One more time visiting this great city, and the same impressions about it. A bit different on this occasion though, back then was middle of July and so hot; this time almost winter, cold and grey-ish but the overall feeling was still the same, what a beautiful cosy place. It’s always a nice country to visit, and with so many cities and places worth to see, there are plenty more to plan for future trips. As usual anywhere in Poland I go, it is not only about the architecture and sights what makes me come to visit, but also the great food I love so much. This weekend won’t be any different in this case.

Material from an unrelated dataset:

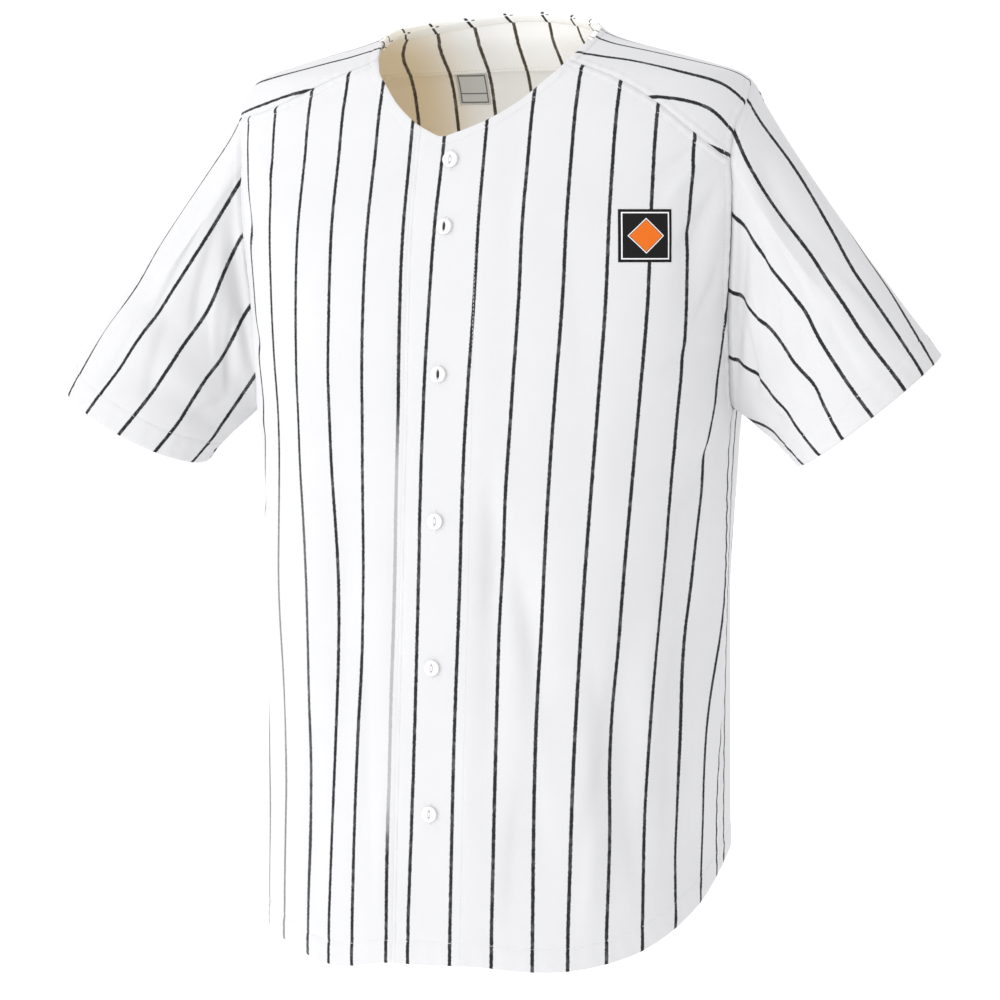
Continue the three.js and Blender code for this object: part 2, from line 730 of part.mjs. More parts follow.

Poznan is one of the oldest cities in Poland. Residence of the oldest Polish diocese and home to the first cathedral built in the country soon becoming the prime burial place of the early Piast monarchs Mieszko I, Boleslaus I, Mieszko II, Casimir I, Przemysł I and King Przemysł II. The Cathedral is as such, one of the major landmarks and sight number one in the city, which coupled with an extensive Old Town and the “newer” area known as the Imperial District that was entirely built when the city was part of the German Empire; makes it perfect for a nice weekend city-break trip.

And if you are a fast pace visitor, pretty much as we are, then there is more than plenty of time to visit the entire city in just one day. If you came here for a weekend this means giving you an extra day to do something else or going to another city which I would highly recommend that to be Toruń. We did this combination and was more than enough time to visit both cities in full in a flexible quiet non stressful way.